O investimento público permitiu a formação e qualificação de recursos humanos (doutorados) tendo neste ponto sido bastante bem sucedido. Infelizmente, não é ainda claro como irá Portugal aproveitar esses recursos humanos de grande qualidade, arriscando-se a perder para o estrangeiro grande parte destes recursos. A Comissão Europeia disse já que a Europa necessita de pelo menos meio milhão de cientistas nos próximos anos. Os Estados Unidos da América têm preenchido as suas necessidades com estudantes provenientes maioritariamente da Ásia. A Alemanha contrata já muitos especialistas de Informática provenientes da Índia. Irá Portugal deixar perder os seus mestres e doutores?

Quão cara pode sair a ignorância?
Creio ser já bastante conhecida a frase de um prémio Nobel da Economia de Harvard (de cujo nome não me recordo): “Se acham cara a educação, experimentem quanto vos custará a ignorância”. A esta frase juntaria a de Benjamim Franklin: “Investir em conhecimento é o que traz maior rentabilidade”.
A ignorância tem custos enormes, mais uma vez dos mais óbvios aos mais subtis. Para além de implicar atraso e sub-desenvolvimento económico, bloqueia o acesso dos cidadãos a uma satisfação mais profunda, a uma realização pessoal mais humana.
A Comissão Europeia deu um sinal claro de que a prioridade dos fundos estruturais deve deixar de ser o betão (projectos de infra-estruturas físicas como estradas e edifícios) e passe a ser a qualificação e os recursos humanos (aposta na inovação, desenvolvimento tecnológico e aumento de competitividade).

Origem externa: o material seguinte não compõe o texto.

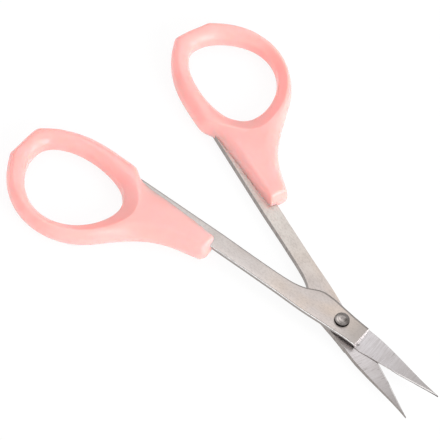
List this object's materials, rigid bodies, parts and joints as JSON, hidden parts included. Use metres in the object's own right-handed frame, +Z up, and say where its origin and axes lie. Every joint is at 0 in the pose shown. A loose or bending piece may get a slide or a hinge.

Mais do que nunca, torna-se claro que se não quisermos limitarmo-nos a ser um país de baixas qualificações em que os nossos filhos e netos podem encontrar emprego apenas na indústria hoteleira, há que combater a ignorância, investir em recursos humanos, na sua qualificação, na educação e investigação. Mais do que despender em infra-estruturas pesadas, gastar dinheiro com as pessoas passou finalmente a ser algo a encorajar, como primeira prioridade, como um investimento para garantir o futuro. Equipamentos sem pessoas que os saibam utilizar, sem know-how, ficam inertes, sub-aproveitados e esses sim representam dinheiros mal-gastos.
Combater ou não a ignorância, através de medidas realmente eficazes de educação e qualificação, representa a escolha do mundo que queremos para Portugal. Queremos o mundo do sub-desenvolvimento e do trabalho não-qualificado, onde todos os empregos são no turismo, a servir os habitantes dos países que esses sim ousaram investir na qualificação das pessoas, no desenvolvimento, na ciência e na tecnologia? Ou o mundo de cidadãos qualificados, produtores de conhecimento e de empregos mais criativos e mais conducentes a uma realização pessoal genuína e humana?